Set down each record exactly as written.

Given data start

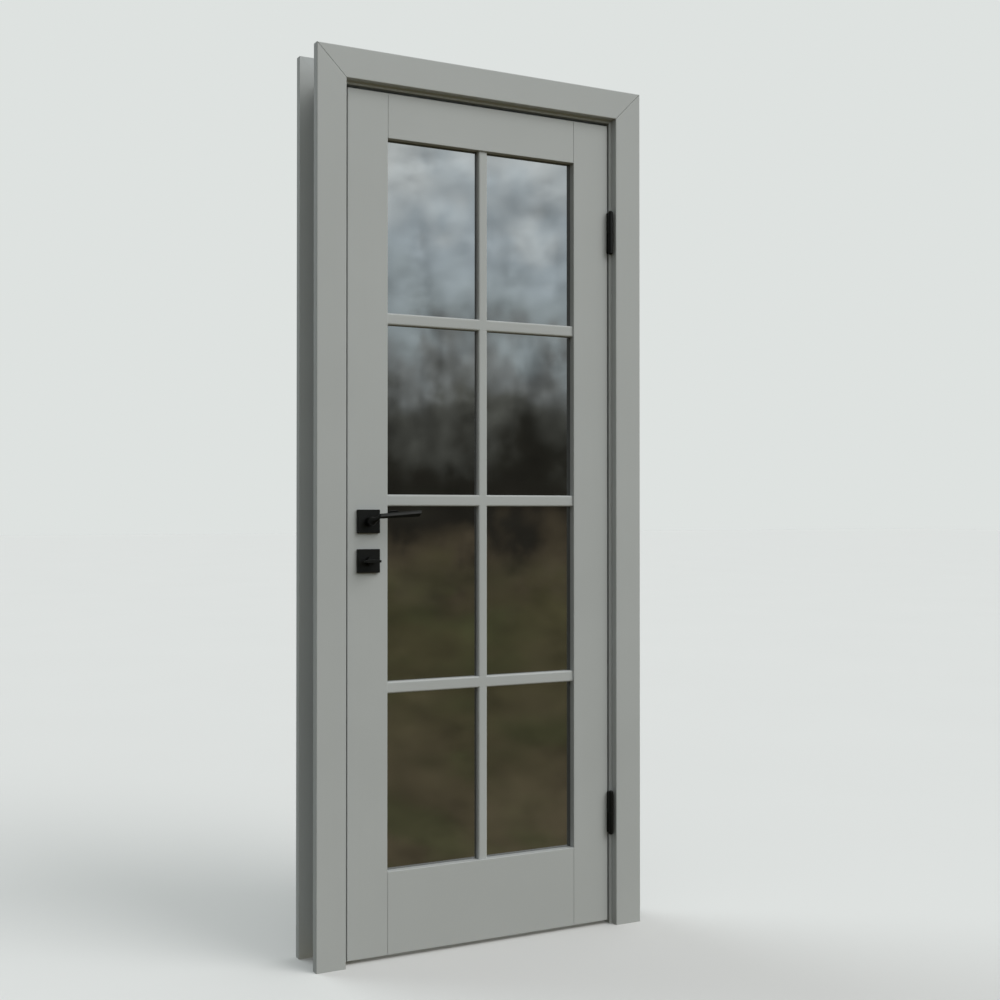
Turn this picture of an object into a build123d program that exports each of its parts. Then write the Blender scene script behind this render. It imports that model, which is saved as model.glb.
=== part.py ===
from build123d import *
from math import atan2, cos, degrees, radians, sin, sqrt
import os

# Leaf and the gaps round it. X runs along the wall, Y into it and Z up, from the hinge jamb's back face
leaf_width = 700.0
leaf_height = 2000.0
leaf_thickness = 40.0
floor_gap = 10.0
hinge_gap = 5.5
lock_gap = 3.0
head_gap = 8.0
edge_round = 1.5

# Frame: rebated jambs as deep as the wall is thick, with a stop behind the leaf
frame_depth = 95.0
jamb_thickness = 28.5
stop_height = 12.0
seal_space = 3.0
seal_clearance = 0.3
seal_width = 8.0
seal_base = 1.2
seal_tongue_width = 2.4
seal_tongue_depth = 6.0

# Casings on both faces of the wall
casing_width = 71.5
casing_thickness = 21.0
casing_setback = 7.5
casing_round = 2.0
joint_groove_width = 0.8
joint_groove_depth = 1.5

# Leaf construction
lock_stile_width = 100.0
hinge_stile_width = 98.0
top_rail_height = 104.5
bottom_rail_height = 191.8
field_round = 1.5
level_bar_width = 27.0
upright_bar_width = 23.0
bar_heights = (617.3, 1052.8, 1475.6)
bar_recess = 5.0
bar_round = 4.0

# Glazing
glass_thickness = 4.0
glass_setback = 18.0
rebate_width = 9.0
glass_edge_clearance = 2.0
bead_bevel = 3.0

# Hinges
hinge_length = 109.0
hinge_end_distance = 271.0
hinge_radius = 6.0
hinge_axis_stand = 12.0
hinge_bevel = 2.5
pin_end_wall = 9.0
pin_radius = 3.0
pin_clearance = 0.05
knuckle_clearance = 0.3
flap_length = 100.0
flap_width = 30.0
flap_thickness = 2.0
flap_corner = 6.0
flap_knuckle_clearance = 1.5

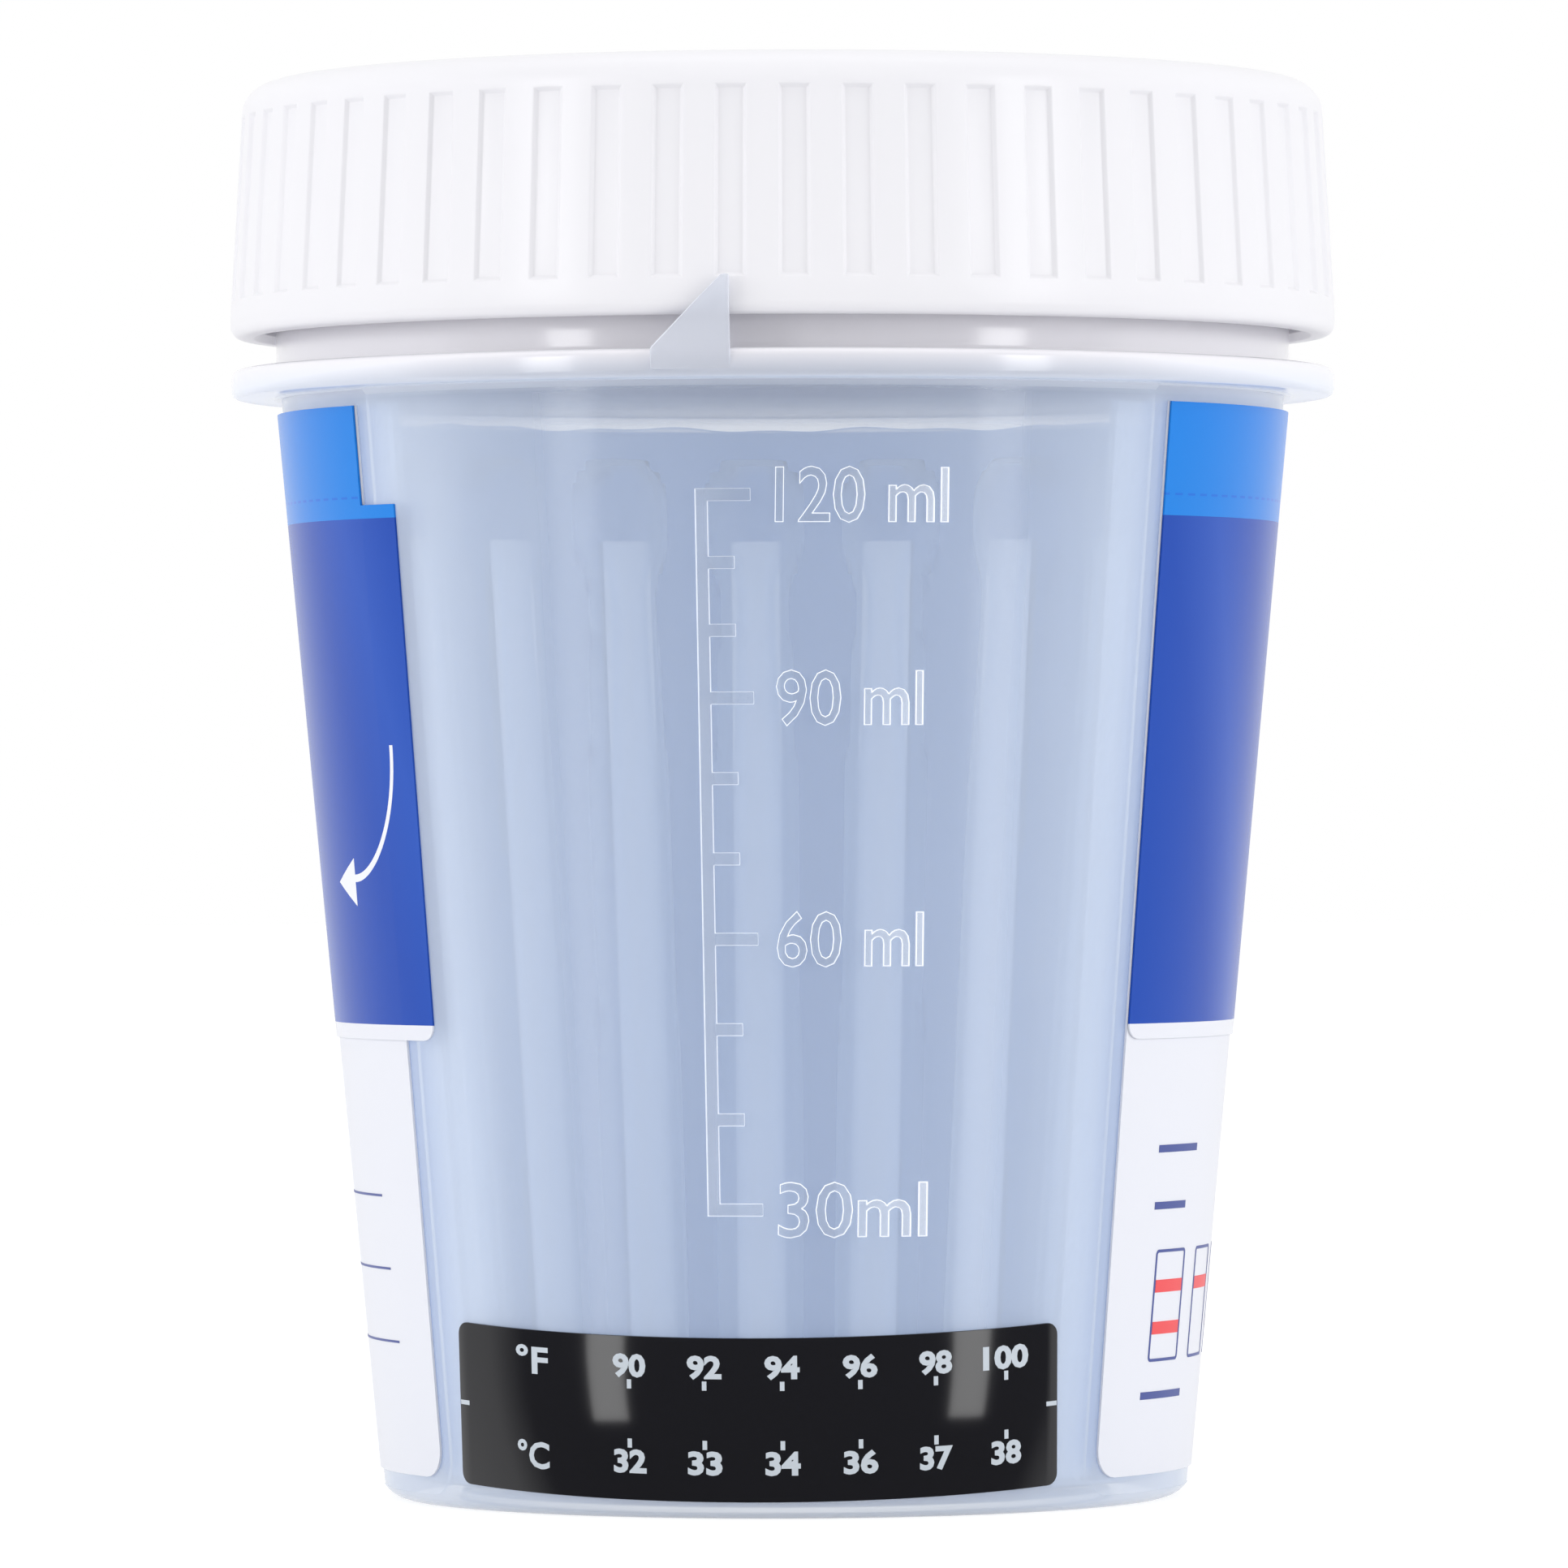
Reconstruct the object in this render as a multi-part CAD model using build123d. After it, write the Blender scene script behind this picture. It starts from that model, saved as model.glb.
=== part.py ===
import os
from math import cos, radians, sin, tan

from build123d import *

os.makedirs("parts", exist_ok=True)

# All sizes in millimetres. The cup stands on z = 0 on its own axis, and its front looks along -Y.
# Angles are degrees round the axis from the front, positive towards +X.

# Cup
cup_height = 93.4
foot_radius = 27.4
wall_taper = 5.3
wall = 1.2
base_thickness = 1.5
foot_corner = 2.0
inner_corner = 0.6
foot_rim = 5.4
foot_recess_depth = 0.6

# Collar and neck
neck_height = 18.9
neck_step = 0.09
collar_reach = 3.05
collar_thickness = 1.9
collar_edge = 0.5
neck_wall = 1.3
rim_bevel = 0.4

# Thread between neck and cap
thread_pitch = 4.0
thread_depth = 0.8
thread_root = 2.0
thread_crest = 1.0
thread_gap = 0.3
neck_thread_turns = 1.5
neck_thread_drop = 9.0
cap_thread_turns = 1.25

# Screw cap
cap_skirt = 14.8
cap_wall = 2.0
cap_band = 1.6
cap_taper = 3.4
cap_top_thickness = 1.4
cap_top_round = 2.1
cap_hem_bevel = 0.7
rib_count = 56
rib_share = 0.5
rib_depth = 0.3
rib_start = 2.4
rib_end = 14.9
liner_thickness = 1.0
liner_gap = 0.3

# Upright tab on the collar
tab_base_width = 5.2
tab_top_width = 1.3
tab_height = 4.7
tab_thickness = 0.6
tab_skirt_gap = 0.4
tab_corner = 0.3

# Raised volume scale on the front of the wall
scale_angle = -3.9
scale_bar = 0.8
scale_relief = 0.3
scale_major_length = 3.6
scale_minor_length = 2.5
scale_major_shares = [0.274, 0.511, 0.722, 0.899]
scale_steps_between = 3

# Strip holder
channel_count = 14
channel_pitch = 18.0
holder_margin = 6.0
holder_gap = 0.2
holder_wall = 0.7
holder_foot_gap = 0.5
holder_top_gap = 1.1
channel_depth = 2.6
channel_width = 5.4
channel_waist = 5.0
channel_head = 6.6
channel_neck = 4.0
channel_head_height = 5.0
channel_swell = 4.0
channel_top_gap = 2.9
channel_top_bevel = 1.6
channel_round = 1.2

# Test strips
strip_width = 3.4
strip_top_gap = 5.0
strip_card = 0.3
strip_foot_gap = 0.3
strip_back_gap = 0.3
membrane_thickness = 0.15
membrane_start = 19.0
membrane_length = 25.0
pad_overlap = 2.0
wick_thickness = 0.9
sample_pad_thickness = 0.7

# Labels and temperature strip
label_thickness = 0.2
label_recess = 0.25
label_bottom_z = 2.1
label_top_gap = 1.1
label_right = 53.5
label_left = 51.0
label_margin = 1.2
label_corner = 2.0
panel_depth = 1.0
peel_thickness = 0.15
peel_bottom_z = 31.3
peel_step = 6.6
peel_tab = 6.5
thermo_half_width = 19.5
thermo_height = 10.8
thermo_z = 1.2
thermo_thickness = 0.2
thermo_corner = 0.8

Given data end

## Exercise response
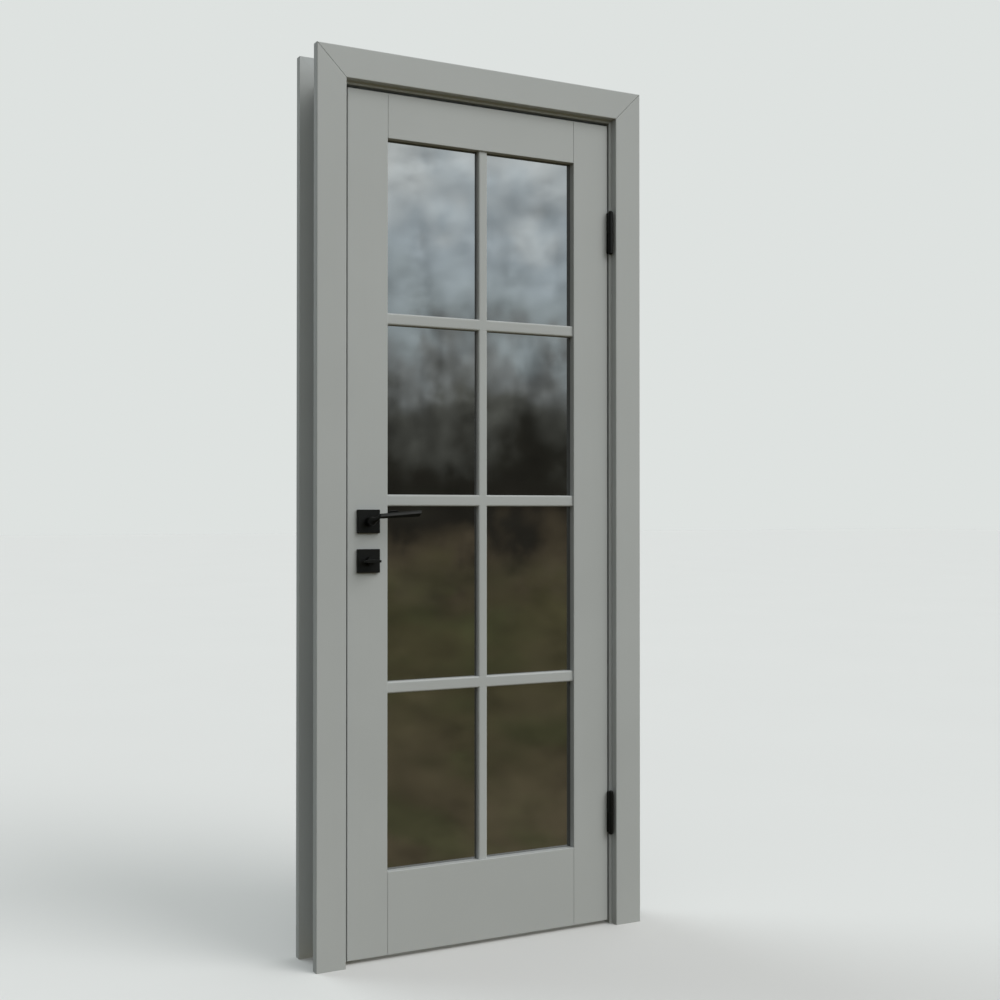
Turn this picture of an object into a build123d program that exports each of its parts. Then write the Blender scene script behind this render. It imports that model, which is saved as model.glb.
=== part.py ===
from build123d import *
from math import atan2, cos, degrees, radians, sin, sqrt
import os

# Leaf and the gaps round it. X runs along the wall, Y into it and Z up, from the hinge jamb's back face
leaf_width = 700.0
leaf_height = 2000.0
leaf_thickness = 40.0
floor_gap = 10.0
hinge_gap = 5.5
lock_gap = 3.0
head_gap = 8.0
edge_round = 1.5

# Frame: rebated jambs as deep as the wall is thick, with a stop behind the leaf
frame_depth = 95.0
jamb_thickness = 28.5
stop_height = 12.0
seal_space = 3.0
seal_clearance = 0.3
seal_width = 8.0
seal_base = 1.2
seal_tongue_width = 2.4
seal_tongue_depth = 6.0

# Casings on both faces of the wall
casing_width = 71.5
casing_thickness = 21.0
casing_setback = 7.5
casing_round = 2.0
joint_groove_width = 0.8
joint_groove_depth = 1.5

# Leaf construction
lock_stile_width = 100.0
hinge_stile_width = 98.0
top_rail_height = 104.5
bottom_rail_height = 191.8
field_round = 1.5
level_bar_width = 27.0
upright_bar_width = 23.0
bar_heights = (617.3, 1052.8, 1475.6)
bar_recess = 5.0
bar_round = 4.0

# Glazing
glass_thickness = 4.0
glass_setback = 18.0
rebate_width = 9.0
glass_edge_clearance = 2.0
bead_bevel = 3.0

# Hinges
hinge_length = 109.0
hinge_end_distance = 271.0
hinge_radius = 6.0
hinge_axis_stand = 12.0
hinge_bevel = 2.5
pin_end_wall = 9.0
pin_radius = 3.0
pin_clearance = 0.05
knuckle_clearance = 0.3
flap_length = 100.0
flap_width = 30.0
flap_thickness = 2.0
flap_corner = 6.0
flap_knuckle_clearance = 1.5

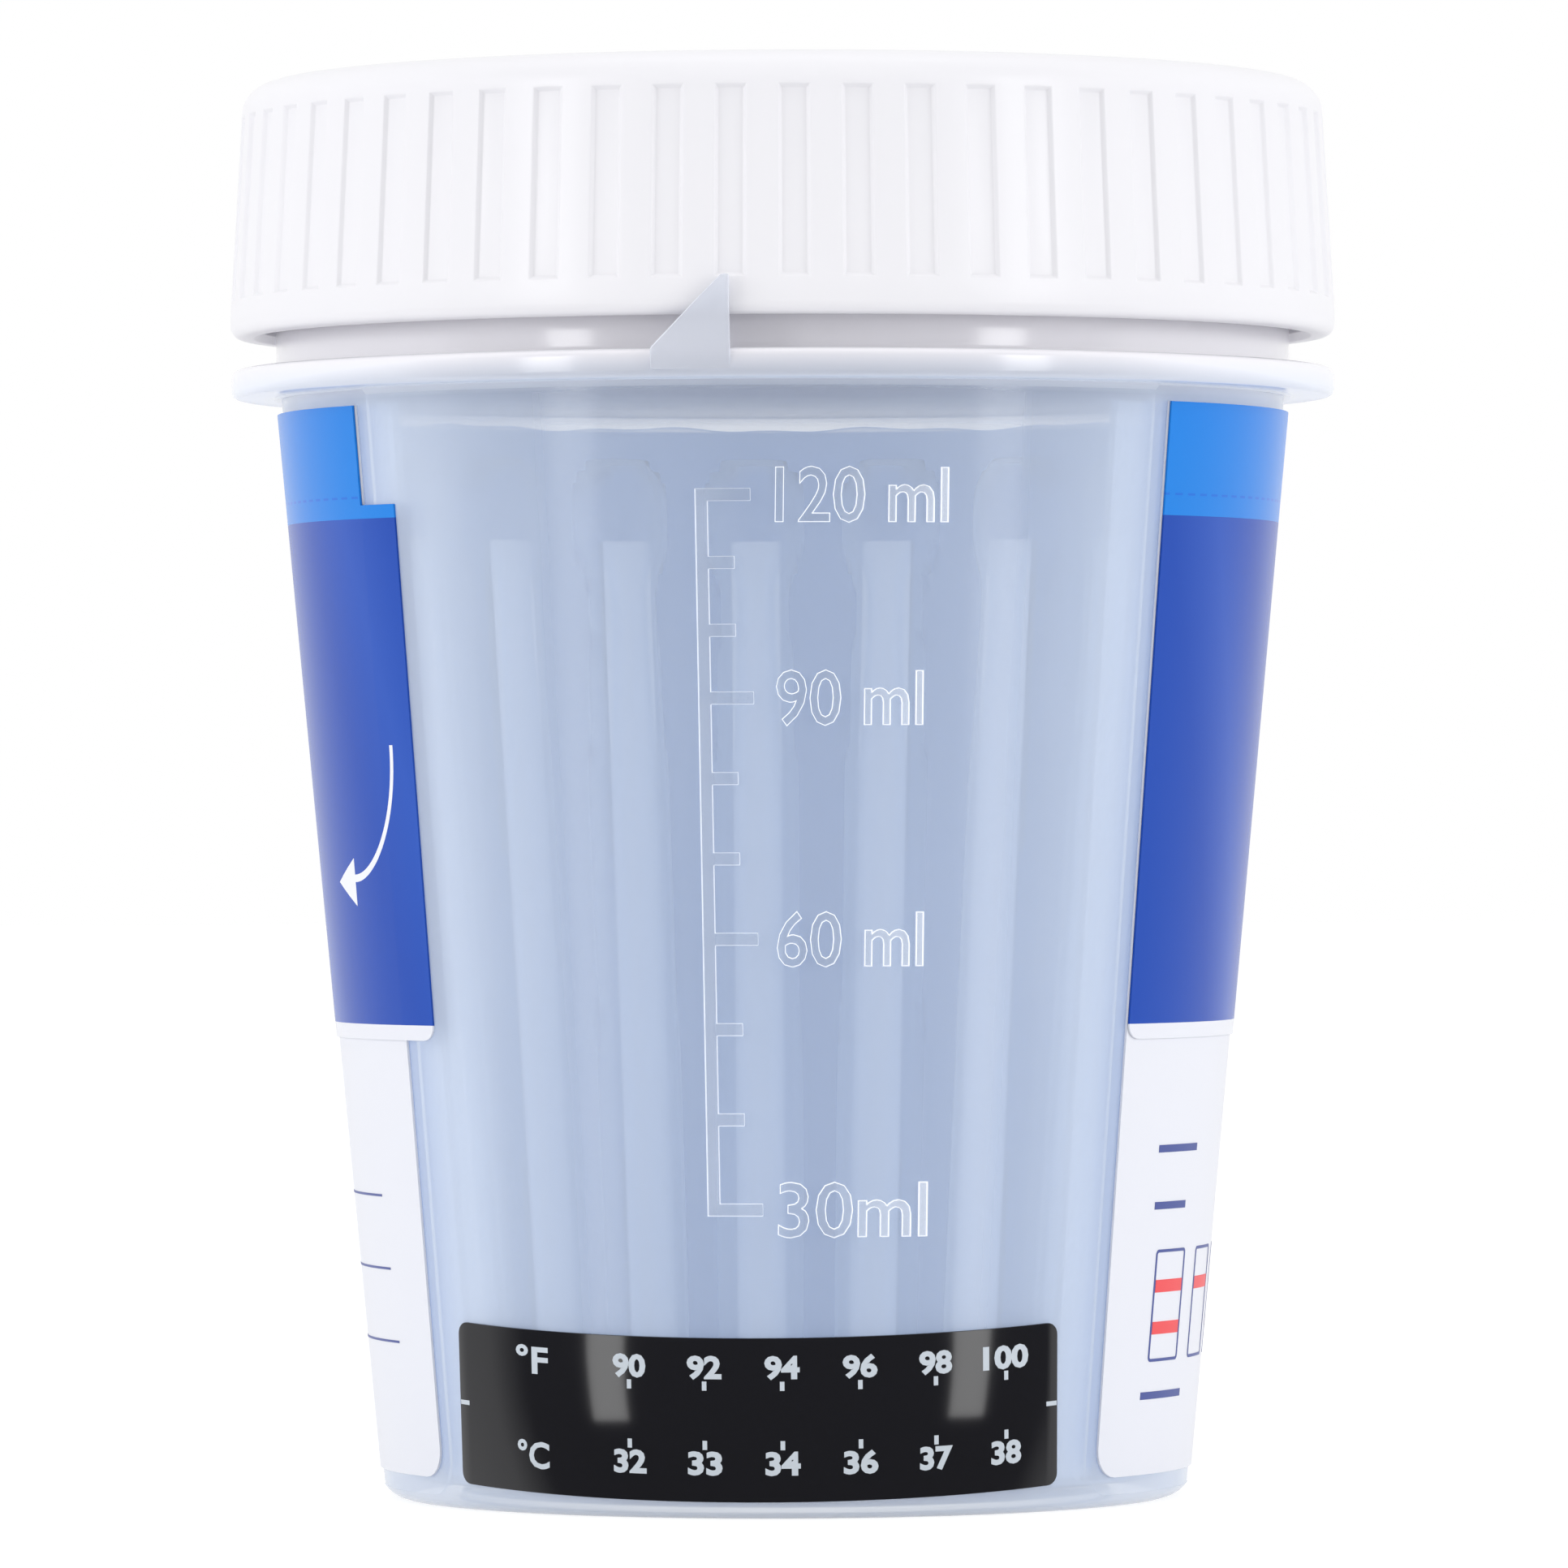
Reconstruct the object in this render as a multi-part CAD model using build123d. After it, write the Blender scene script behind this picture. It starts from that model, saved as model.glb.
=== part.py ===
import os
from math import cos, radians, sin, tan

from build123d import *

os.makedirs("parts", exist_ok=True)

# All sizes in millimetres. The cup stands on z = 0 on its own axis, and its front looks along -Y.
# Angles are degrees round the axis from the front, positive towards +X.

# Cup
cup_height = 93.4
foot_radius = 27.4
wall_taper = 5.3
wall = 1.2
base_thickness = 1.5
foot_corner = 2.0
inner_corner = 0.6
foot_rim = 5.4
foot_recess_depth = 0.6

# Collar and neck
neck_height = 18.9
neck_step = 0.09
collar_reach = 3.05
collar_thickness = 1.9
collar_edge = 0.5
neck_wall = 1.3
rim_bevel = 0.4

# Thread between neck and cap
thread_pitch = 4.0
thread_depth = 0.8
thread_root = 2.0
thread_crest = 1.0
thread_gap = 0.3
neck_thread_turns = 1.5
neck_thread_drop = 9.0
cap_thread_turns = 1.25

# Screw cap
cap_skirt = 14.8
cap_wall = 2.0
cap_band = 1.6
cap_taper = 3.4
cap_top_thickness = 1.4
cap_top_round = 2.1
cap_hem_bevel = 0.7
rib_count = 56
rib_share = 0.5
rib_depth = 0.3
rib_start = 2.4
rib_end = 14.9
liner_thickness = 1.0
liner_gap = 0.3

# Upright tab on the collar
tab_base_width = 5.2
tab_top_width = 1.3
tab_height = 4.7
tab_thickness = 0.6
tab_skirt_gap = 0.4
tab_corner = 0.3

# Raised volume scale on the front of the wall
scale_angle = -3.9
scale_bar = 0.8
scale_relief = 0.3
scale_major_length = 3.6
scale_minor_length = 2.5
scale_major_shares = [0.274, 0.511, 0.722, 0.899]
scale_steps_between = 3

# Strip holder
channel_count = 14
channel_pitch = 18.0
holder_margin = 6.0
holder_gap = 0.2
holder_wall = 0.7
holder_foot_gap = 0.5
holder_top_gap = 1.1
channel_depth = 2.6
channel_width = 5.4
channel_waist = 5.0
channel_head = 6.6
channel_neck = 4.0
channel_head_height = 5.0
channel_swell = 4.0
channel_top_gap = 2.9
channel_top_bevel = 1.6
channel_round = 1.2

# Test strips
strip_width = 3.4
strip_top_gap = 5.0
strip_card = 0.3
strip_foot_gap = 0.3
strip_back_gap = 0.3
membrane_thickness = 0.15
membrane_start = 19.0
membrane_length = 25.0
pad_overlap = 2.0
wick_thickness = 0.9
sample_pad_thickness = 0.7

# Labels and temperature strip
label_thickness = 0.2
label_recess = 0.25
label_bottom_z = 2.1
label_top_gap = 1.1
label_right = 53.5
label_left = 51.0
label_margin = 1.2
label_corner = 2.0
panel_depth = 1.0
peel_thickness = 0.15
peel_bottom_z = 31.3
peel_step = 6.6
peel_tab = 6.5
thermo_half_width = 19.5
thermo_height = 10.8
thermo_z = 1.2
thermo_thickness = 0.2
thermo_corner = 0.8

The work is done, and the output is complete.